RECORDS TO PROCESS:
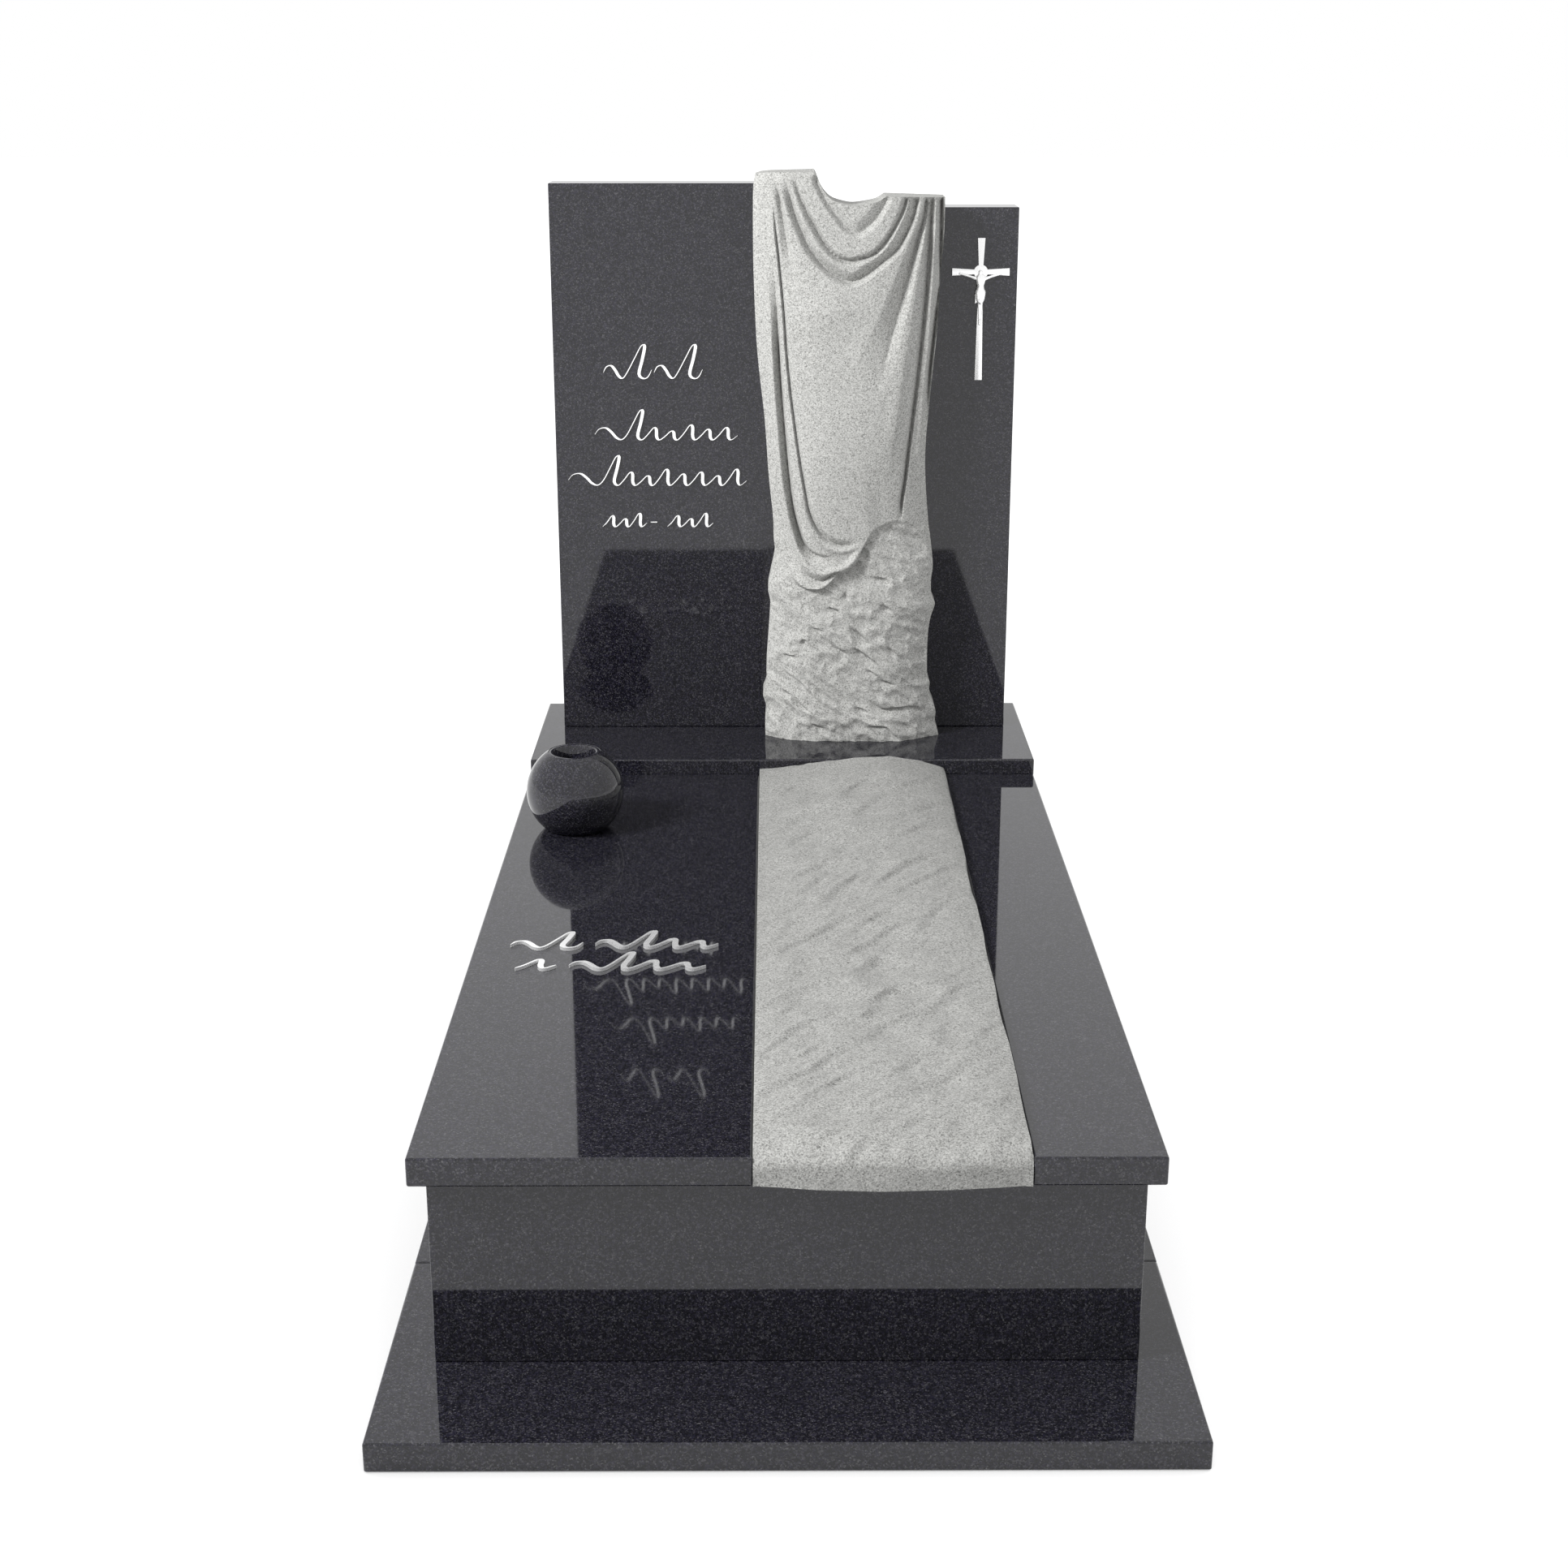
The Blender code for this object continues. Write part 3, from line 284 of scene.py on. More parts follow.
# Each fold: its line in shares of width and height, walked so that the belly of the cloth is on its left,
# the reach of its slopes to the inner and outer side at both ends, its depth (a roll has a negative one),
# and the share of its length over which it grows and dies away.
FOLDS = [
    # Pleat beside the left edge, then the broad groove that opens downwards and turns under the belly
    dict(line=[(0.054, 0.989), (0.065, 0.940), (0.072, 0.888), (0.082, 0.840)],
         inner=(0.006, 0.006), outer=(0.006, 0.006), depth=0.002, grow=0.2, die=0.3),
    dict(line=[(0.094, 0.879), (0.109, 0.832), (0.121, 0.774), (0.129, 0.726), (0.145, 0.638),
               (0.166, 0.555), (0.187, 0.482), (0.207, 0.432), (0.229, 0.400), (0.265, 0.365),
               (0.310, 0.348), (0.380, 0.342), (0.450, 0.347)],
         inner=(0.003, 0.006), outer=(0.012, 0.015), depth=0.026, grow=0.36, die=0.12),
    # Thin deep line beside it, which runs under the belly as its lower border
    dict(line=[(0.104, 0.966), (0.109, 0.933), (0.115, 0.905), (0.131, 0.858), (0.146, 0.811),
               (0.159, 0.763), (0.172, 0.702), (0.191, 0.639), (0.210, 0.590), (0.231, 0.540),
               (0.250, 0.500), (0.270, 0.462), (0.287, 0.431), (0.310, 0.409), (0.336, 0.394),
               (0.364, 0.382), (0.402, 0.372), (0.448, 0.365), (0.494, 0.364), (0.540, 0.366),
               (0.575, 0.370)],
         inner=(0.004, 0.012), outer=(0.003, 0.004), depth=0.010, grow=0.12, die=0.05),
    # Roll of cloth between the two and the rolled hem below
    dict(line=[(0.214, 0.492), (0.250, 0.437), (0.287, 0.403), (0.326, 0.383), (0.364, 0.368),
               (0.418, 0.357), (0.479, 0.355), (0.533, 0.360), (0.571, 0.365)],
         inner=(0.008, 0.008), outer=(0.008, 0.008), depth=-0.004, grow=0.3, die=0.1),
    dict(line=[(0.160, 0.480), (0.188, 0.409), (0.211, 0.379), (0.234, 0.354), (0.265, 0.334),
               (0.303, 0.319), (0.357, 0.313), (0.419, 0.317), (0.480, 0.324), (0.526, 0.335),
               (0.556, 0.351), (0.571, 0.363)],
         inner=(0.010, 0.010), outer=(0.011, 0.009), depth=-0.006, grow=0.3, die=0.08),
    dict(line=[(0.245, 0.330), (0.268, 0.315), (0.303, 0.305), (0.350, 0.299), (0.388, 0.303),
               (0.426, 0.312), (0.480, 0.317)],
         inner=(0.005, 0.005), outer=(0.009, 0.007), depth=0.008, grow=0.25, die=0.15),
    dict(line=[(0.196, 0.330), (0.211, 0.307), (0.242, 0.295), (0.281, 0.288), (0.327, 0.286),
               (0.373, 0.289), (0.396, 0.294)],
         inner=(0.006, 0.006), outer=(0.006, 0.006), depth=-0.004, grow=0.2, die=0.2),
    # Grooves of the swags, from the left shoulder round to the right one
    dict(line=[(0.106, 0.989), (0.132, 0.966), (0.150, 0.934), (0.168, 0.899), (0.191, 0.859),
               (0.220, 0.828), (0.261, 0.805)],
         inner=(0.004, 0.010), outer=(0.007, 0.028), depth=0.012, grow=0.2, die=0.5),
    dict(line=[(0.159, 0.997), (0.187, 0.965), (0.214, 0.934), (0.253, 0.902), (0.301, 0.871),
               (0.379, 0.843), (0.468, 0.824), (0.527, 0.822), (0.593, 0.833), (0.674, 0.853),
               (0.748, 0.873), (0.799, 0.901), (0.835, 0.929), (0.856, 0.961)],
         inner=(0.008, 0.024), outer=(0.014, 0.004), depth=0.016, grow=0.12, die=0.02),
    dict(line=[(0.205, 1.000), (0.238, 0.965), (0.282, 0.935), (0.326, 0.909), (0.378, 0.881),
               (0.437, 0.862), (0.496, 0.856), (0.555, 0.859), (0.614, 0.865), (0.673, 0.881),
               (0.731, 0.909), (0.774, 0.937), (0.796, 0.961)],
         inner=(0.004, 0.009), outer=(0.014, 0.004), depth=0.013, grow=0.12, die=0.02),
    dict(line=[(0.310, 0.998), (0.345, 0.973), (0.385, 0.950), (0.436, 0.928), (0.480, 0.911),
               (0.532, 0.901), (0.576, 0.907), (0.627, 0.922), (0.670, 0.942), (0.702, 0.965)],
         inner=(0.022, 0.020), outer=(0.008, 0.008), depth=0.010, grow=0.05, die=0.05),
    # Wedge of shade on the right, broad at its foot and sharp on its outer side
    dict(line=[(0.605, 0.590), (0.674, 0.663), (0.742, 0.744), (0.793, 0.807), (0.834, 0.859),
               (0.884, 0.924), (0.895, 0.962)],
         inner=(0.062, 0.002), outer=(0.022, 0.006), depth=0.017, grow=0.6, die=0.03),
    dict(line=[(0.700, 0.470), (0.760, 0.600), (0.810, 0.720), (0.860, 0.830), (0.905, 0.930)],
         inner=(0.030, 0.012), outer=(0.012, 0.006), depth=-0.004, grow=0.3, die=0.1),
    # Groove that runs from the right shoulder to the hem, and the slope along the right edge
    dict(line=[(0.788, 0.404), (0.793, 0.440), (0.808, 0.474), (0.822, 0.520), (0.838, 0.565),
               (0.852, 0.605), (0.868, 0.652), (0.886, 0.713), (0.903, 0.774), (0.914, 0.821),
               (0.922, 0.869), (0.927, 0.916), (0.930, 0.962)],
         inner=(0.007, 0.015), outer=(0.004, 0.006), depth=0.015, grow=0.06, die=0.02),
    dict(line=[(0.870, 0.480), (0.882, 0.522), (0.898, 0.612), (0.919, 0.694), (0.930, 0.775),
               (0.941, 0.853), (0.950, 0.951)],
         inner=(0.009, 0.005), outer=(0.006, 0.004), depth=-0.006, grow=0.2, die=0.05),
    dict(line=[(0.918, 0.560), (0.936, 0.651), (0.955, 0.720), (0.972, 0.780), (0.982, 0.830),
               (0.984, 0.904), (0.982, 0.960)],
         inner=(0.012, 0.010), outer=(0.003, 0.003), depth=0.017, grow=0.3, die=0.02),
]

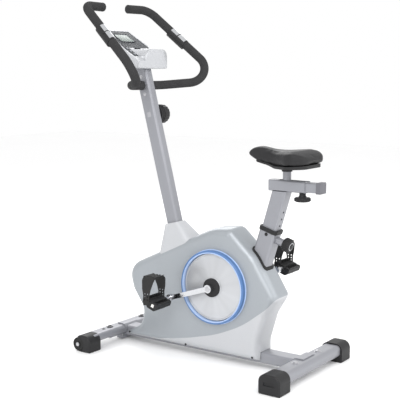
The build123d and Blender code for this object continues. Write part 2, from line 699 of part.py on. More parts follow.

YOUR INSTRUCTIONS: Restate each entry exactly, skipping none.

EXERCISE RESULT:
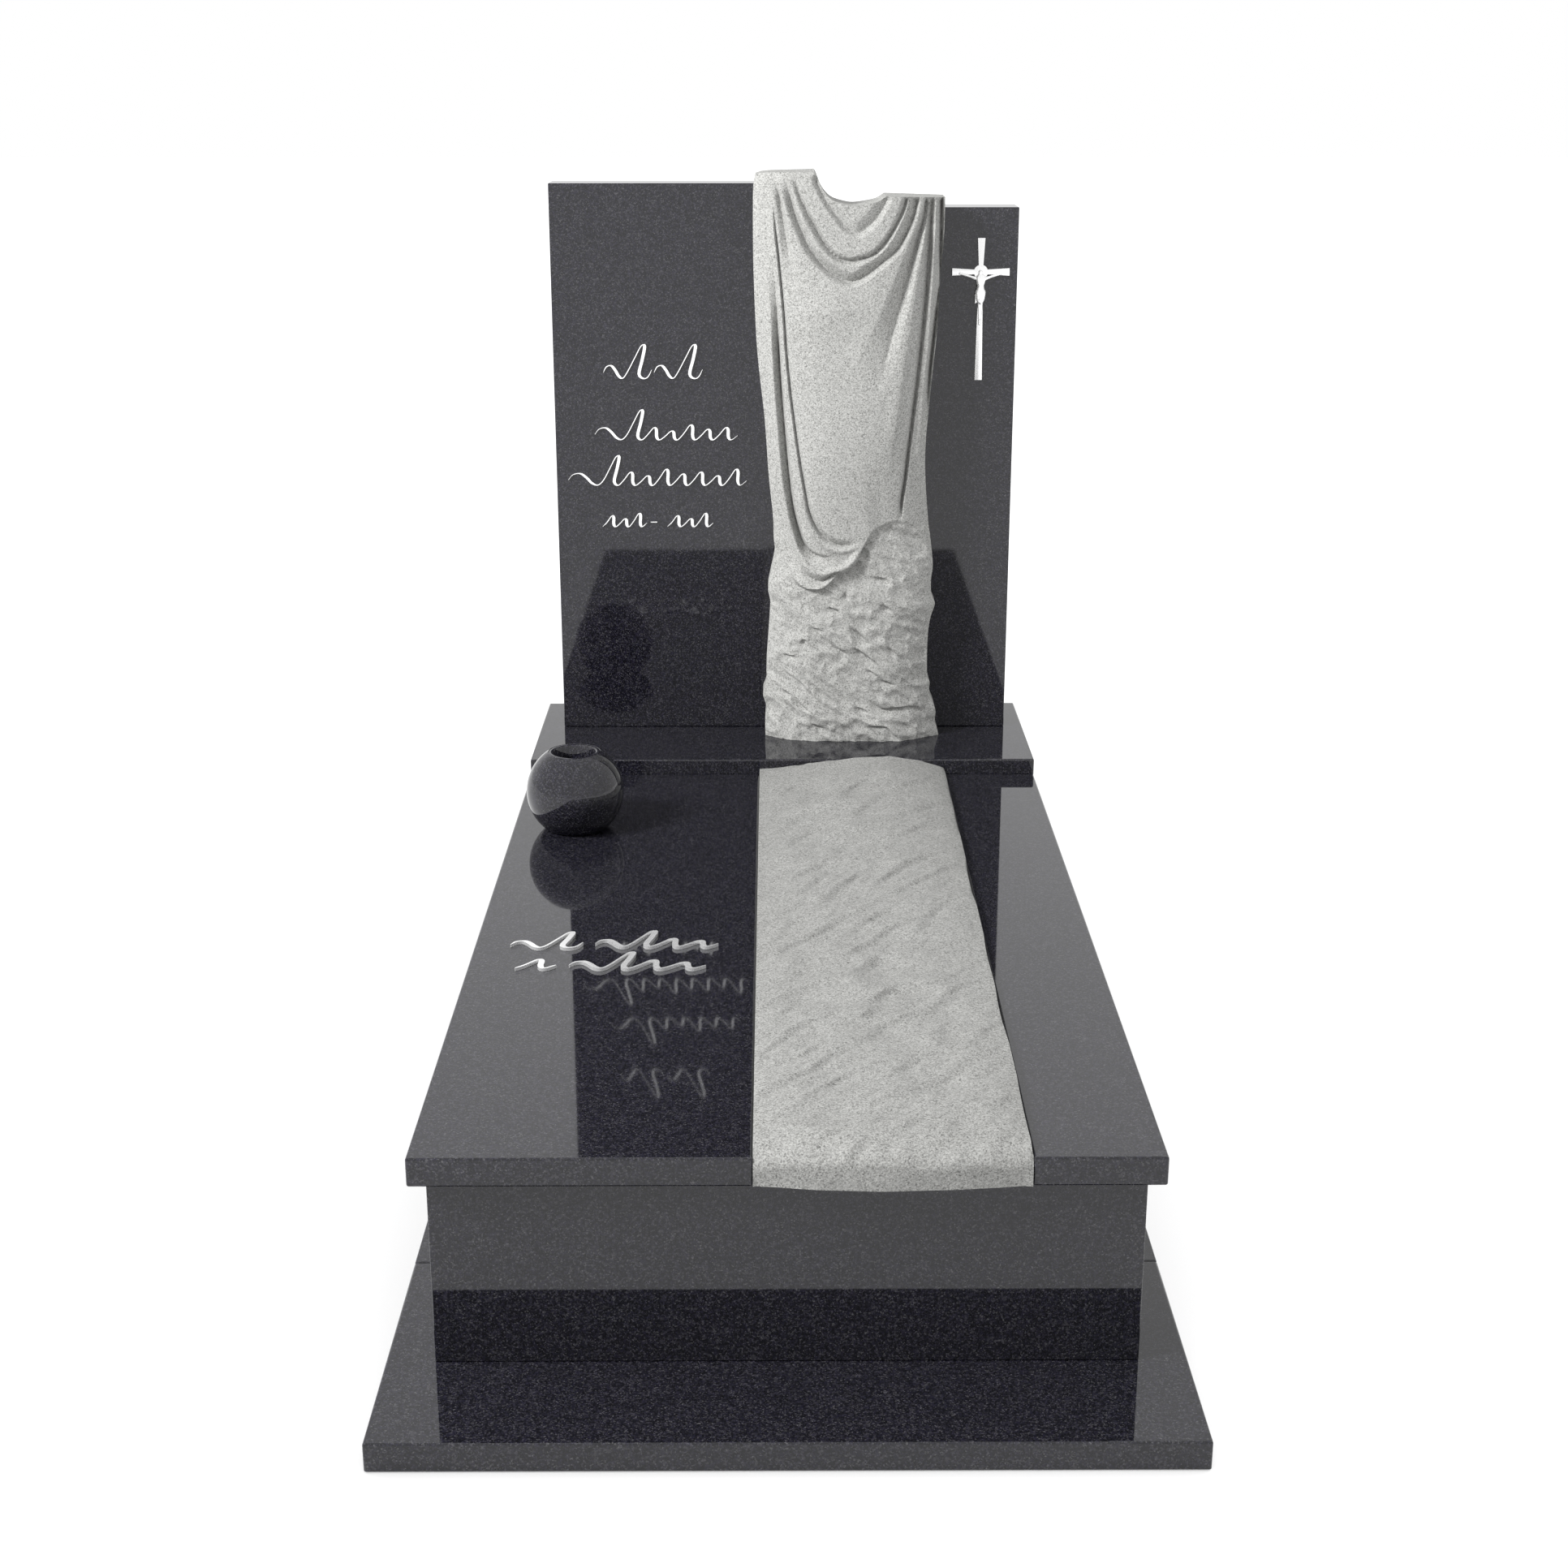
The Blender code for this object continues. Write part 3, from line 284 of scene.py on. More parts follow.
# Each fold: its line in shares of width and height, walked so that the belly of the cloth is on its left,
# the reach of its slopes to the inner and outer side at both ends, its depth (a roll has a negative one),
# and the share of its length over which it grows and dies away.
FOLDS = [
    # Pleat beside the left edge, then the broad groove that opens downwards and turns under the belly
    dict(line=[(0.054, 0.989), (0.065, 0.940), (0.072, 0.888), (0.082, 0.840)],
         inner=(0.006, 0.006), outer=(0.006, 0.006), depth=0.002, grow=0.2, die=0.3),
    dict(line=[(0.094, 0.879), (0.109, 0.832), (0.121, 0.774), (0.129, 0.726), (0.145, 0.638),
               (0.166, 0.555), (0.187, 0.482), (0.207, 0.432), (0.229, 0.400), (0.265, 0.365),
               (0.310, 0.348), (0.380, 0.342), (0.450, 0.347)],
         inner=(0.003, 0.006), outer=(0.012, 0.015), depth=0.026, grow=0.36, die=0.12),
    # Thin deep line beside it, which runs under the belly as its lower border
    dict(line=[(0.104, 0.966), (0.109, 0.933), (0.115, 0.905), (0.131, 0.858), (0.146, 0.811),
               (0.159, 0.763), (0.172, 0.702), (0.191, 0.639), (0.210, 0.590), (0.231, 0.540),
               (0.250, 0.500), (0.270, 0.462), (0.287, 0.431), (0.310, 0.409), (0.336, 0.394),
               (0.364, 0.382), (0.402, 0.372), (0.448, 0.365), (0.494, 0.364), (0.540, 0.366),
               (0.575, 0.370)],
         inner=(0.004, 0.012), outer=(0.003, 0.004), depth=0.010, grow=0.12, die=0.05),
    # Roll of cloth between the two and the rolled hem below
    dict(line=[(0.214, 0.492), (0.250, 0.437), (0.287, 0.403), (0.326, 0.383), (0.364, 0.368),
               (0.418, 0.357), (0.479, 0.355), (0.533, 0.360), (0.571, 0.365)],
         inner=(0.008, 0.008), outer=(0.008, 0.008), depth=-0.004, grow=0.3, die=0.1),
    dict(line=[(0.160, 0.480), (0.188, 0.409), (0.211, 0.379), (0.234, 0.354), (0.265, 0.334),
               (0.303, 0.319), (0.357, 0.313), (0.419, 0.317), (0.480, 0.324), (0.526, 0.335),
               (0.556, 0.351), (0.571, 0.363)],
         inner=(0.010, 0.010), outer=(0.011, 0.009), depth=-0.006, grow=0.3, die=0.08),
    dict(line=[(0.245, 0.330), (0.268, 0.315), (0.303, 0.305), (0.350, 0.299), (0.388, 0.303),
               (0.426, 0.312), (0.480, 0.317)],
         inner=(0.005, 0.005), outer=(0.009, 0.007), depth=0.008, grow=0.25, die=0.15),
    dict(line=[(0.196, 0.330), (0.211, 0.307), (0.242, 0.295), (0.281, 0.288), (0.327, 0.286),
               (0.373, 0.289), (0.396, 0.294)],
         inner=(0.006, 0.006), outer=(0.006, 0.006), depth=-0.004, grow=0.2, die=0.2),
    # Grooves of the swags, from the left shoulder round to the right one
    dict(line=[(0.106, 0.989), (0.132, 0.966), (0.150, 0.934), (0.168, 0.899), (0.191, 0.859),
               (0.220, 0.828), (0.261, 0.805)],
         inner=(0.004, 0.010), outer=(0.007, 0.028), depth=0.012, grow=0.2, die=0.5),
    dict(line=[(0.159, 0.997), (0.187, 0.965), (0.214, 0.934), (0.253, 0.902), (0.301, 0.871),
               (0.379, 0.843), (0.468, 0.824), (0.527, 0.822), (0.593, 0.833), (0.674, 0.853),
               (0.748, 0.873), (0.799, 0.901), (0.835, 0.929), (0.856, 0.961)],
         inner=(0.008, 0.024), outer=(0.014, 0.004), depth=0.016, grow=0.12, die=0.02),
    dict(line=[(0.205, 1.000), (0.238, 0.965), (0.282, 0.935), (0.326, 0.909), (0.378, 0.881),
               (0.437, 0.862), (0.496, 0.856), (0.555, 0.859), (0.614, 0.865), (0.673, 0.881),
               (0.731, 0.909), (0.774, 0.937), (0.796, 0.961)],
         inner=(0.004, 0.009), outer=(0.014, 0.004), depth=0.013, grow=0.12, die=0.02),
    dict(line=[(0.310, 0.998), (0.345, 0.973), (0.385, 0.950), (0.436, 0.928), (0.480, 0.911),
               (0.532, 0.901), (0.576, 0.907), (0.627, 0.922), (0.670, 0.942), (0.702, 0.965)],
         inner=(0.022, 0.020), outer=(0.008, 0.008), depth=0.010, grow=0.05, die=0.05),
    # Wedge of shade on the right, broad at its foot and sharp on its outer side
    dict(line=[(0.605, 0.590), (0.674, 0.663), (0.742, 0.744), (0.793, 0.807), (0.834, 0.859),
               (0.884, 0.924), (0.895, 0.962)],
         inner=(0.062, 0.002), outer=(0.022, 0.006), depth=0.017, grow=0.6, die=0.03),
    dict(line=[(0.700, 0.470), (0.760, 0.600), (0.810, 0.720), (0.860, 0.830), (0.905, 0.930)],
         inner=(0.030, 0.012), outer=(0.012, 0.006), depth=-0.004, grow=0.3, die=0.1),
    # Groove that runs from the right shoulder to the hem, and the slope along the right edge
    dict(line=[(0.788, 0.404), (0.793, 0.440), (0.808, 0.474), (0.822, 0.520), (0.838, 0.565),
               (0.852, 0.605), (0.868, 0.652), (0.886, 0.713), (0.903, 0.774), (0.914, 0.821),
               (0.922, 0.869), (0.927, 0.916), (0.930, 0.962)],
         inner=(0.007, 0.015), outer=(0.004, 0.006), depth=0.015, grow=0.06, die=0.02),
    dict(line=[(0.870, 0.480), (0.882, 0.522), (0.898, 0.612), (0.919, 0.694), (0.930, 0.775),
               (0.941, 0.853), (0.950, 0.951)],
         inner=(0.009, 0.005), outer=(0.006, 0.004), depth=-0.006, grow=0.2, die=0.05),
    dict(line=[(0.918, 0.560), (0.936, 0.651), (0.955, 0.720), (0.972, 0.780), (0.982, 0.830),
               (0.984, 0.904), (0.982, 0.960)],
         inner=(0.012, 0.010), outer=(0.003, 0.003), depth=0.017, grow=0.3, die=0.02),
]

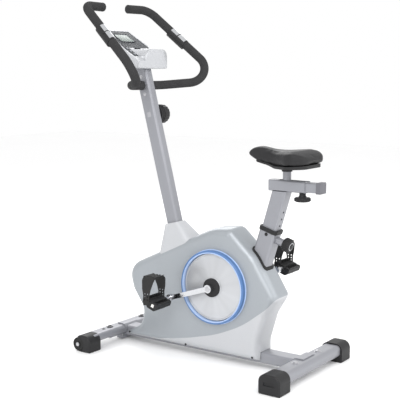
The build123d and Blender code for this object continues. Write part 2, from line 699 of part.py on. More parts follow.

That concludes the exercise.